The exclusionary rule has benefits only in the eyes of those who judge laws strictly by their intentions rather than their actual effects. The rule offers no civil-liberties benefits, only social cost. It artificially impedes justice by freeing at least 20,000 criminals each year. Statistical studies show that exclusionary rules, all else equal, are associated with a 15 per cent increase in crime rates. The Warren Court has the blood of thousands of crime victims on its hands.

While most policemen honestly try to follow Fourth Amendment directives, current law is so tortured that even experienced lawyers and judges do not know if particular searches will be upheld by the courts. The exclusionary rule has done more to undermine the Fourth Amendment than to protect it. As District of Columbia Circuit Judge Malcolm Wilkey once wrote: "If one were diabolically to attempt to invent a device designed slowly to undermine the substantive reach of the Fourth Amendment, it would be hard to do better than the exclusionary rule."
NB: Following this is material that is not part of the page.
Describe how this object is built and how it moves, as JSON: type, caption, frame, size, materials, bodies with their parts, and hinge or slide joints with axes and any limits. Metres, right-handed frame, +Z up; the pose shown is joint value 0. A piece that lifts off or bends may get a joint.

The exclusionary rule makes it more difficult to convict the guilty, including police officers who commit crimes. The rule makes it easy for corrupt cops to protect favored criminals from prosecution by simply making an illegal seizure.

The exclusionary rule dooms many criminal prosecutions. Prosecutors have limited budgets and avoid prosecuting cases with serious search and seizure problems. Their reasoning: Why risk a prolonged struggle over the technicalities of the exclusionary rule?

The exclusionary rule does not punish overzealous or criminal police conduct because officers and police departments are typically rated on overall arrest clearance rates rather than conviction rates. The police practices attacked by the courts have increased since the do-good rule was imposed nationwide in 1961.

The irony of the exclusionary rule is that the public, not the culpable police, bears the costs of freeing the guilty criminals. Considering the liberal sociological view that "society" is to blame for crime rather than the criminal, this is an ironic success for this theory of justice. Under exclusion of evidence, the criminal freed on a technicality is free to punish society again.